Another year, another Tiger Woods game. At least the real Tiger is good again.
Author: Aram Lecis
Published: March 30, 2013
I can’t pinpoint exactly when the “yearly” entries for sports franchises began, but I have a feeling it was John Madden Football ‘93 and beyond. Obviously sports games had sequels before then, but no one felt the need to “update rosters” every year. Once it began with Madden, it soon spread to all the other EA Sports franchises and to pretty much everyone else who was putting out a licensed sports game. For a bit of time 2K tried to buck the trend by slashing over 50% off the price of their yearly football release, but were soon crushed under the thumb of EA’s exclusive licensing deals.


This strategy makes at least some semblance of sense with team sports that turn rosters over pretty quickly. It’s not all that practical to add MORE GAMEPLAY every year to a series that has been honed for 20 years in a sport that doesn’t really change the rules, but updating who’s where can make a big difference, especially in a sport like football where careers can be only a few years long.
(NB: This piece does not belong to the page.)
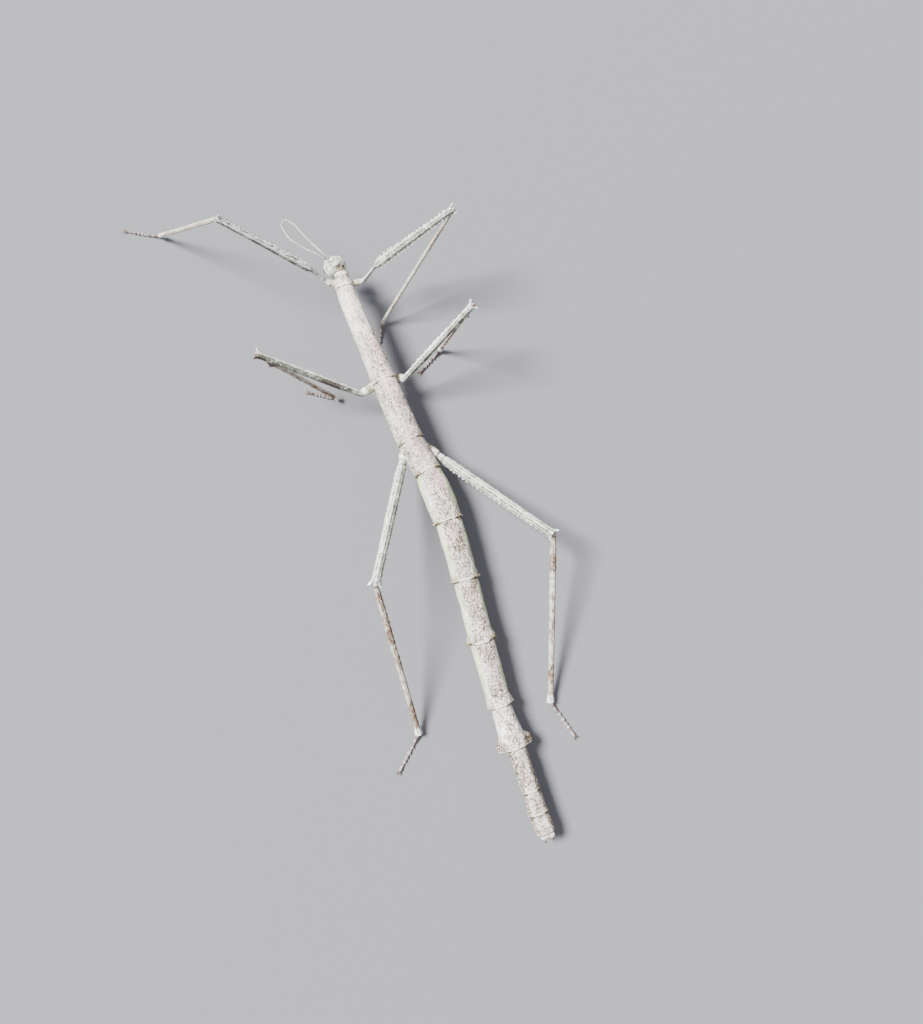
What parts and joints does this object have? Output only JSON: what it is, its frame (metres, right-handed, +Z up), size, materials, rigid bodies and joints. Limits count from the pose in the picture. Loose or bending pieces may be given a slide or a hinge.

It’s a bit more off-putting in a solo sport like golf (or boxing for another example) where almost NOTHING changes from year to year, and the core concepts of the sport are so simple as to not allow for massive leaps in gameplay. Let’s be frank, if you put in Tiger Woods 2010 and Tiger Woods 2014 you wouldn’t see very many core differences at all over the five year span, and barely even any change in the roster. Let’s be clear here. If you own a Tiger Woods game from this generation, there isn’t very much reason at all to update.

So why exactly does EA put out a new game every year? Well, the answer is what you’d think… money. Not only do they put out a new $60 game every year, they’ve taken to locking more and more courses behind DLC. To the best of my knowledge, that DLC doesn’t carry over from one year to the next either. Nor is the DLC all that cheap, so you are looking at a total investment exceeding $100 if you want everything. To be fair, there are over 20 courses included in the base game (and another 8 or so if you spring for the “Historic” edition) but the fantasy courses, included in the game since the dawn of time, are locked up behind DLC. This annoyance is compounded by the fact that almost all modes involve matches on the DLC courses and if you don’t have them, you are forced to skip right over them.

Obviously EA had to include SOMETHING new this year, and the big new offering in Tiger Woods 14 is “Legends”, a title which encompasses a group of historic golfers you can play (most of whom have been in the game at some point in the past), a “Legends of the Majors” mode which is a robust selection of scenarios that seek to replicate some iconic moments in history and a whole slew of presentation changes relevant to different eras. You can hit the links from the turn of the LAST century and play the game bathed solely in sepia tones and forced to use clubs like a Brassie, Mashie and Niblick. There’s also a full LPGA tour tossed in this time around (“Make way for the ladies” as EA so coarsely puts it) and a few upgrades to the online system.

Here’s the rub though… without the DLC a lot of these features might just not be available to you on some days. Imagine my frustration when I joined a Country Club on release day and tried to play in the daily club tournament. Only I couldn’t because the tournament was on a course I didn’t own. DAY ONE the tournament is on a DLC course? Really? That was enough to turn my stomach. I also tried another “connected” tournament only to find THAT was also on a DLC course. Then I started a career and a few rounds in I was forced to skip a tournament because, yes, that was on a DLC course. Fuck off, Tiger Woods.

None of these complaints are my biggest gripe though. While I did not play Tiger Woods 2013, every entry prior to that going back 5 or 6 years had a great suite of minigames like T-I-G-E-R, skins games and a host of others. There is no longer any sign of any of that, taking the entire “party” style of play out of the game. I can’t see why you cannot continue to include those modes even if you don’t change them up very much. Those had been one of the biggest draws to me and when I found no sign of them I regretted having gotten rid of Tiger Woods 2012.

Yes, the gameplay of Tiger Woods is still second to none (not that there is very much competition out there) but there is no need to continue to purchase new entries in the series every year at this point. In fact, if you somehow don’t already own one of the prior entries in the series it is far more economical to purchase any of the earlier editions at a fraction of the price and get not only the same gameplay, but also more content. This is a series that has stagnated this generation and each new entry looks more and more like a straight cash grab with a bloated package of DLC that directly impacts your ability to enjoy all of the features if you don’t purchase it.
The Verdict
7.0

The most damning thing to say about Tiger Woods 2014 is that it gives you no reason to upgrade from prior versions. With a bevy of overpriced DLC and scaled back modes there isn't a whole lot to recommend in this entry compared to earlier ones.

9.0Graphics:

The game continues to look excellent and there are more swing animations than ever. Courses are simply stunning to look at and the character models are easily recognizable.

8.5Sound:

The announcing is quite good and handles different situations with aplomb. It would have been cool if the early 1900's commentary reflected the era better but overall it's pretty strong.

9.0Control:

The swing system is intuitive and the range of difficulties means even your grandma can get out on the links and be competitive, while real pros will be able to adjust their stance and swing with precision.

7.0Gameplay:

There just isn't enough new here, and they've pulled some of the stuff that gave the game variety. The new focus on "everything is a tournament" makes for some bland moments and not much is done to make things like Country Clubs very compelling.